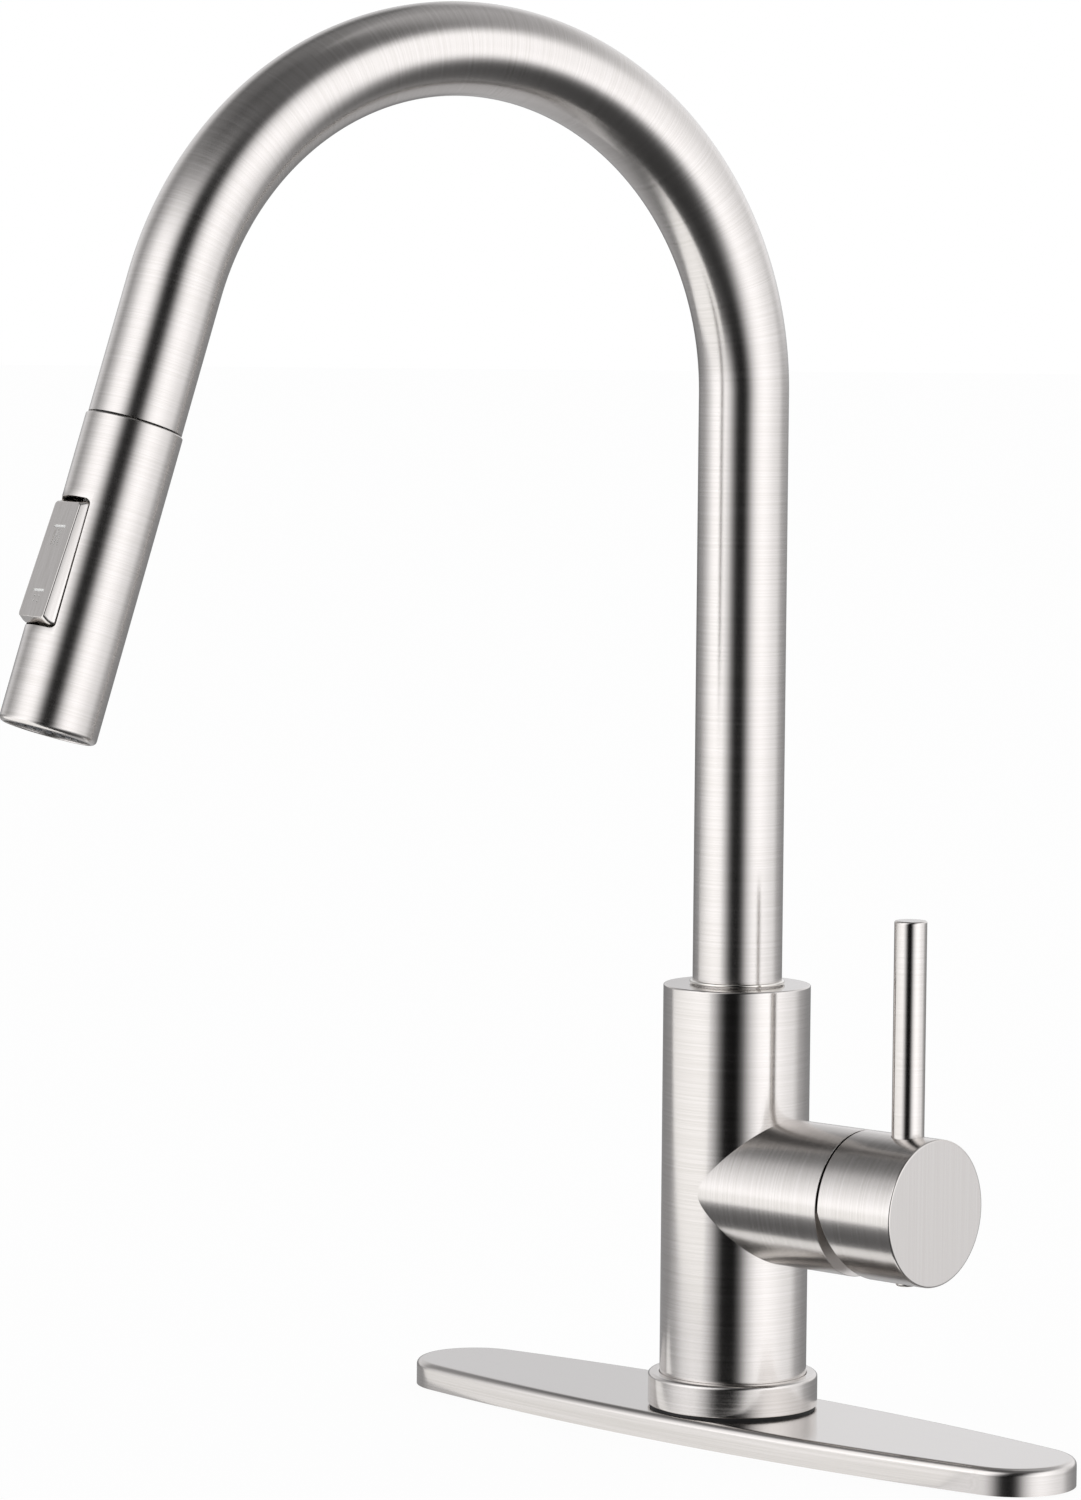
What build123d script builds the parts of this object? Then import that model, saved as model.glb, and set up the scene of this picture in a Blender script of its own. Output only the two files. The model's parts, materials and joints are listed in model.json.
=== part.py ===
from build123d import *
from math import cos, radians, sin, sqrt
import os

# Pull-down kitchen faucet in millimetres. +Z is up. The origin is on the column's axis, at the
# level of the worktop that the deck plate rests on. The deck plate lies along X, the handle is on
# the +X side, and the spout reaches towards -Y, swung round a little towards -X.

# ---- driving dimensions ----
# deck plate: an oval of two long side arcs and two end arcs
plate_length = 251.2
plate_width = 54.5
plate_height = 8.0
plate_end_radius = 18.9
plate_wall = 1.2
plate_edge_radius = 2.0
plate_gasket_height = 1.0
plate_gasket_width = 5.0

# column and its foot
column_radius = 22.25
column_bore = 20.0
column_foot_bore = 17.0
column_top = 136.7
column_neck_low = 105.2
column_neck_bore = 15.3
column_lip_height = 1.2
column_edge = 0.5
foot_bore_top = 28.0
foot_seal_height = 0.8
ring_radius = 25.7
ring_height = 9.7
ring_chamfer = 0.8

# shank and what clamps it under the worktop
deck_hole_radius = 17.5
deck_thickness = 30.0
shank_radius = 17.0
shank_thread_radius = 16.8
shank_bore = 15.5
shank_end = 62.0
pilot_length = 8.0
guard_bore = 14.9
thread_pitch = 2.0
thread_depth = 0.6
washer_radius = 27.0
rubber_washer_height = 3.0
steel_washer_height = 2.0
nut_height = 12.0
nut_hub_radius = 22.0
nut_wing_reach = 31.0
jack_screw_radius = 2.5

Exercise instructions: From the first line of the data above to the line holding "# the +X side, and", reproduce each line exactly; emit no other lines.

Final result:
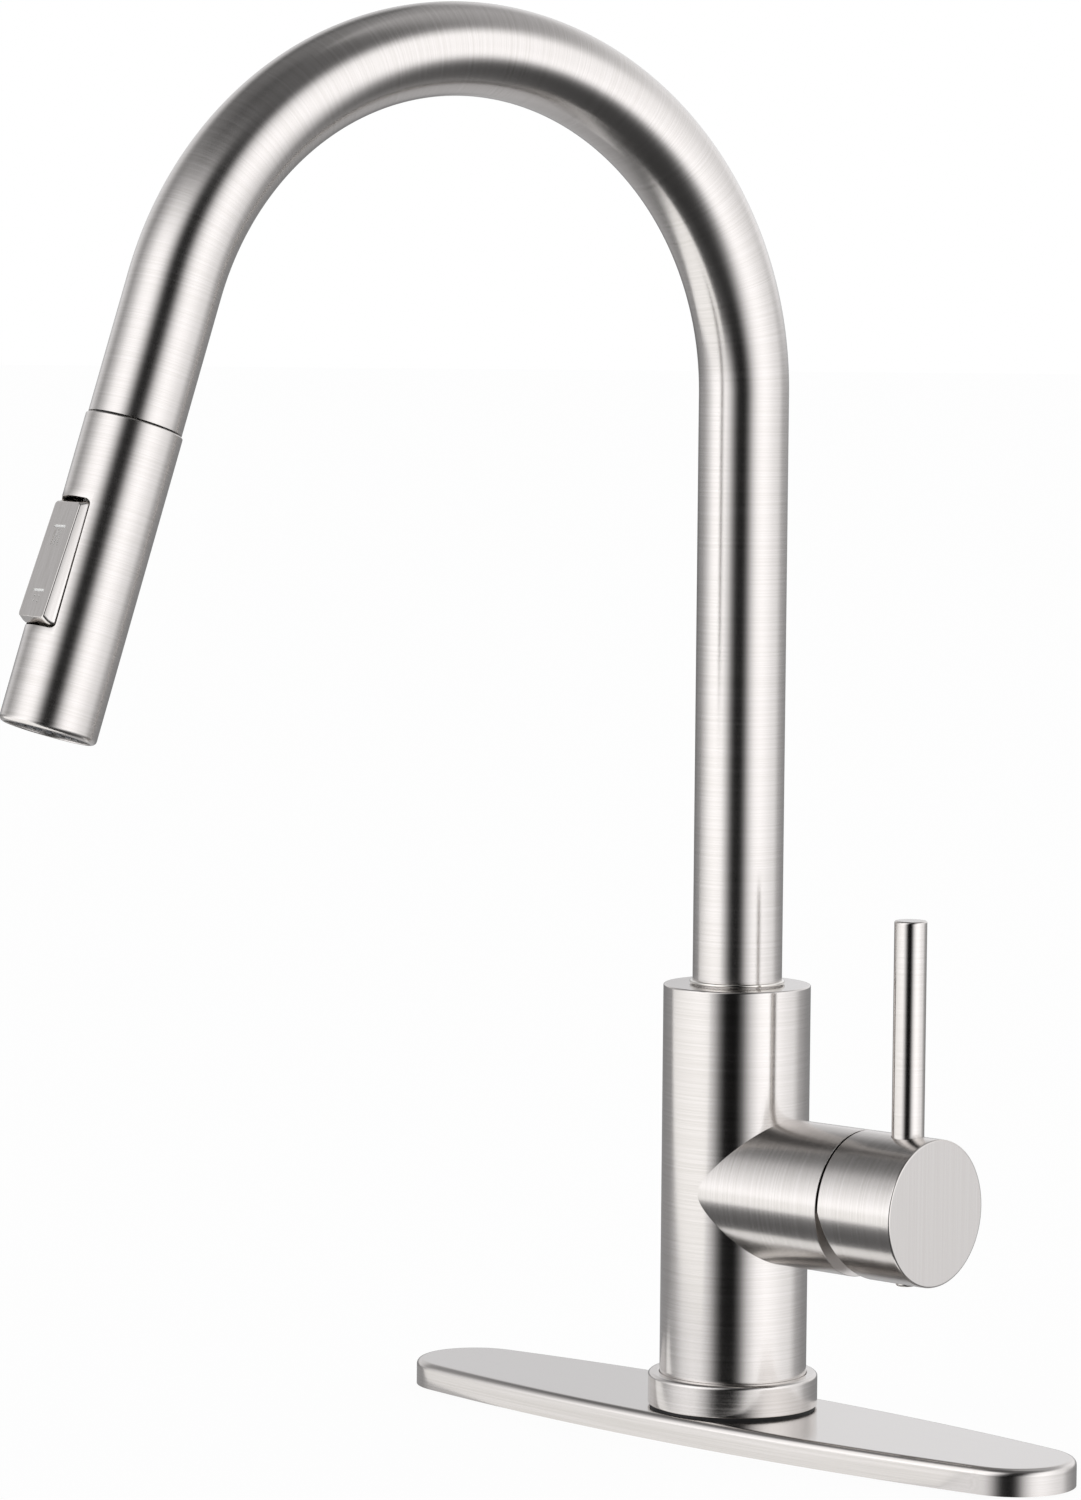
What build123d script builds the parts of this object? Then import that model, saved as model.glb, and set up the scene of this picture in a Blender script of its own. Output only the two files. The model's parts, materials and joints are listed in model.json.
=== part.py ===
from build123d import *
from math import cos, radians, sin, sqrt
import os

# Pull-down kitchen faucet in millimetres. +Z is up. The origin is on the column's axis, at the
# level of the worktop that the deck plate rests on. The deck plate lies along X, the handle is on
# the +X side, and the spout reaches towards -Y, swung round a little towards -X.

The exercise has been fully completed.